Die Entsendung von Arbeitskräften soll im Rahmen von Tochterniederlassungen ausländischer Firmen auf drei Jahre statt wie bisher auf ein Jahr befristet möglich sein. Angestellte von Unternehmen ohne Niederlassungen können „zum Zwecke der Erbringung einer Dienstleistung“ auf sechs Monate (bisher drei) entsandt werden.

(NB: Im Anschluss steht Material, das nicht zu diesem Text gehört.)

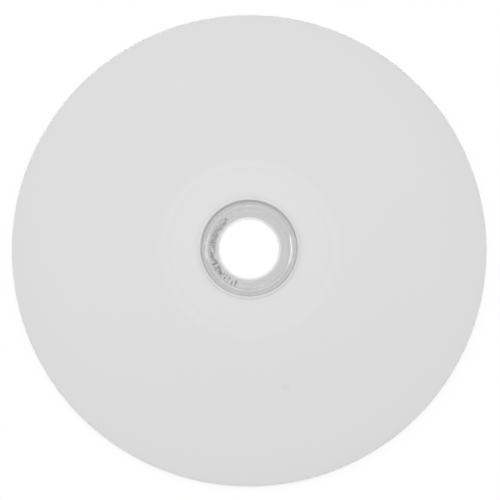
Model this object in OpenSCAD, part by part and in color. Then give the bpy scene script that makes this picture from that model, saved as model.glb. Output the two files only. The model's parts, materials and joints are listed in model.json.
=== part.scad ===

EU-Handelskommissar Pascal Lamy sagte gestern bei einem Gespräch mit dem Deutschen Kulturrat in Berlin, die EU plane im Kulturbereich keine Änderungen wie etwa die internationale Ausschreibung von Opernhäusern. Werner Raza, Gats-Experte der österreichischen Arbeiterkammer, meinte, der Entwurf bleibe hinter den Erwartungen zurück. Die EU reagiere damit offenbar auf die öffentliche Kritik. Eine Mitarbeiterin der Gewerkschaft Ver.di sagte hingegen, sie könne sich vorstellen, dass dahinter Kalkül stecke: Im September soll in Cancun das nächste Welthandelstreffen stattfinden. Dort könnte die EU an die Entwicklungsländer weitere Zugeständnisse im Bereich der Dienstleistungen machen, um einen stärkeren Abbau der Agrarsubventionen zu umgehen.